_Items_

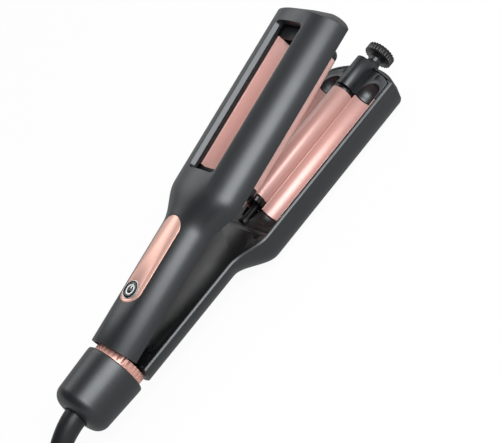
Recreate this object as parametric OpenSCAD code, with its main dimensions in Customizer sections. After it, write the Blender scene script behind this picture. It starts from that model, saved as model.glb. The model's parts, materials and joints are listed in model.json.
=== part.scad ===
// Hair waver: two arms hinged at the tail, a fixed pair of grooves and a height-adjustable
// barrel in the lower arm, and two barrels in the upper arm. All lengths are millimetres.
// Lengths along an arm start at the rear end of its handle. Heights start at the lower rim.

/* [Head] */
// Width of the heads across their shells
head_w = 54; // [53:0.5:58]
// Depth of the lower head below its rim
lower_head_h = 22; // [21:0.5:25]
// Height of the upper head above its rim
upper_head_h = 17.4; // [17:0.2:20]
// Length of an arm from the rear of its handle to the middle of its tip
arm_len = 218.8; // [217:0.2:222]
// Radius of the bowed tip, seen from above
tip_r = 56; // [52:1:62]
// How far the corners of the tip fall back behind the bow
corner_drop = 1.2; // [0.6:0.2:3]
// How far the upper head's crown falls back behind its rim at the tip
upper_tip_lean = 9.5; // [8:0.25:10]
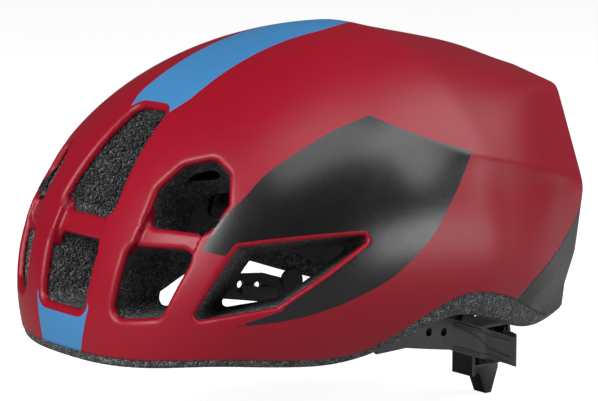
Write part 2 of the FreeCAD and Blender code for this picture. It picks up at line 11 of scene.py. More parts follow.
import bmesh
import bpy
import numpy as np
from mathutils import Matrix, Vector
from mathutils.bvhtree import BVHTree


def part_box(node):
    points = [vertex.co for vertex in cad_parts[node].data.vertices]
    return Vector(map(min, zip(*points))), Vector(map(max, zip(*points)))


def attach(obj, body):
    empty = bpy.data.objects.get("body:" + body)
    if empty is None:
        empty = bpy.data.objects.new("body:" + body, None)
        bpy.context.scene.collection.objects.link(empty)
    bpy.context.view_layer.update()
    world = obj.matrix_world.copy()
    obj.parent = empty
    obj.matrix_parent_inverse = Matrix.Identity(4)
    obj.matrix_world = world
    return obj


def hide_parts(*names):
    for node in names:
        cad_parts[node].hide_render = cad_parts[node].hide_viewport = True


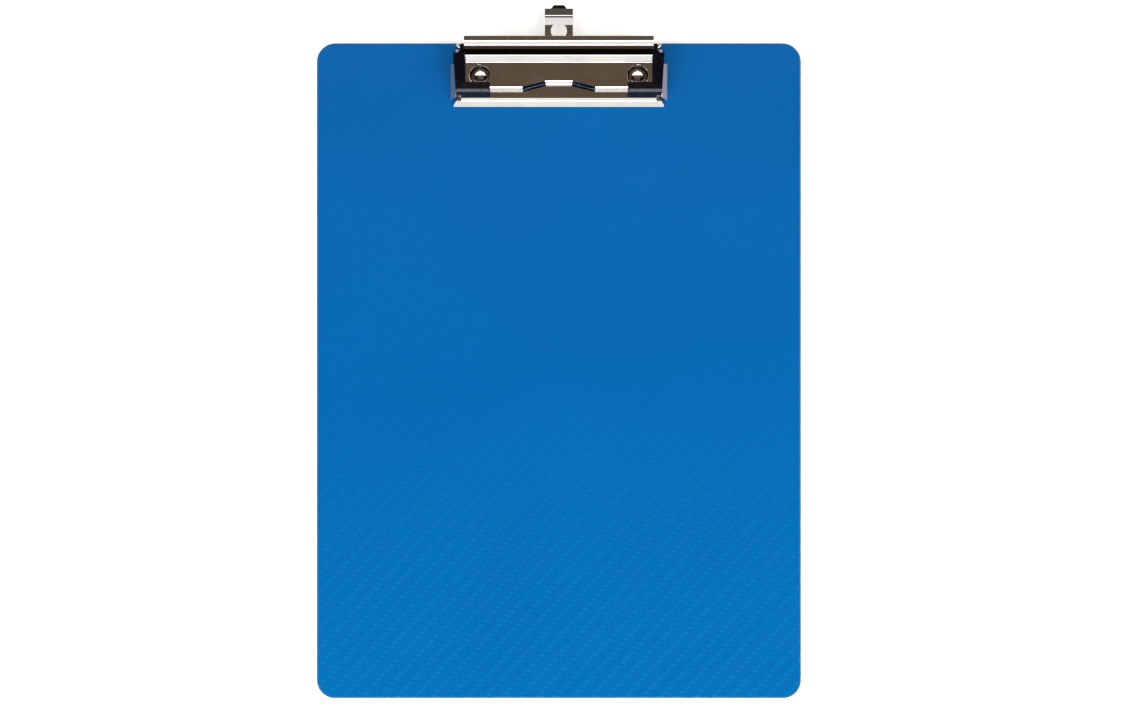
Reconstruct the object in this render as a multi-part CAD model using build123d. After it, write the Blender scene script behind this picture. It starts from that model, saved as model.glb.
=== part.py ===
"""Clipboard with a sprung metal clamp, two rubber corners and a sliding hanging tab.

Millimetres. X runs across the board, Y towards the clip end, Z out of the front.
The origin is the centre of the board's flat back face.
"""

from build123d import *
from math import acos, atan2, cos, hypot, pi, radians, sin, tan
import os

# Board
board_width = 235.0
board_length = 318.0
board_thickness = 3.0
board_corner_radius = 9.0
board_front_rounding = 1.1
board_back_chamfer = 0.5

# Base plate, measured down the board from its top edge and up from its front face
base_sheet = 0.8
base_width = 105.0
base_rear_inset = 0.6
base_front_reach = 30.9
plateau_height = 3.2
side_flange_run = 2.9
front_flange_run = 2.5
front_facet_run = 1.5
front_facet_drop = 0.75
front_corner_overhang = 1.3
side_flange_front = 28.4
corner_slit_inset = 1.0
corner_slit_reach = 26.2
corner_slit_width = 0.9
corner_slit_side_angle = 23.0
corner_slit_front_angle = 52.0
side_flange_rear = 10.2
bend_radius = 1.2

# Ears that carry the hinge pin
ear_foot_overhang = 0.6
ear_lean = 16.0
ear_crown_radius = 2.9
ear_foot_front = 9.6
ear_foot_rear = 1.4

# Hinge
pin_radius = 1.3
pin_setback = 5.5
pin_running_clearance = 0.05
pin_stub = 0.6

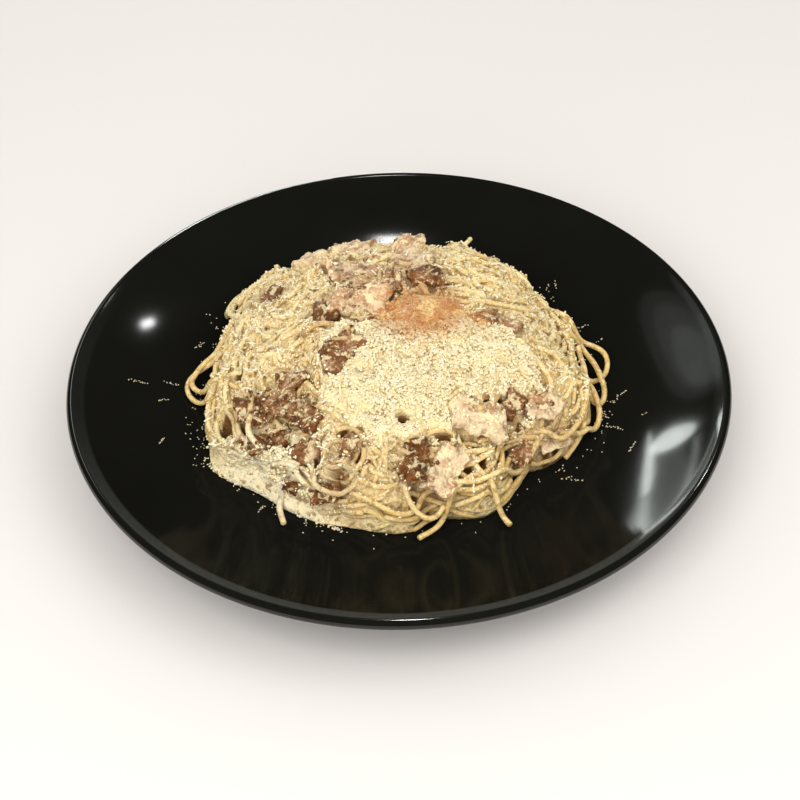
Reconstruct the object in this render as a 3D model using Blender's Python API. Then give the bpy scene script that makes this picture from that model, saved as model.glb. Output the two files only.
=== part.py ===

_Your objective_
Return exactly the lines from the line that has "Reconstruct the object in this render as a multi-part" to the line that has "sliding hanging tab.", both of them included.

_Written response_
Reconstruct the object in this render as a multi-part CAD model using build123d. After it, write the Blender scene script behind this picture. It starts from that model, saved as model.glb.
=== part.py ===
"""Clipboard with a sprung metal clamp, two rubber corners and a sliding hanging tab.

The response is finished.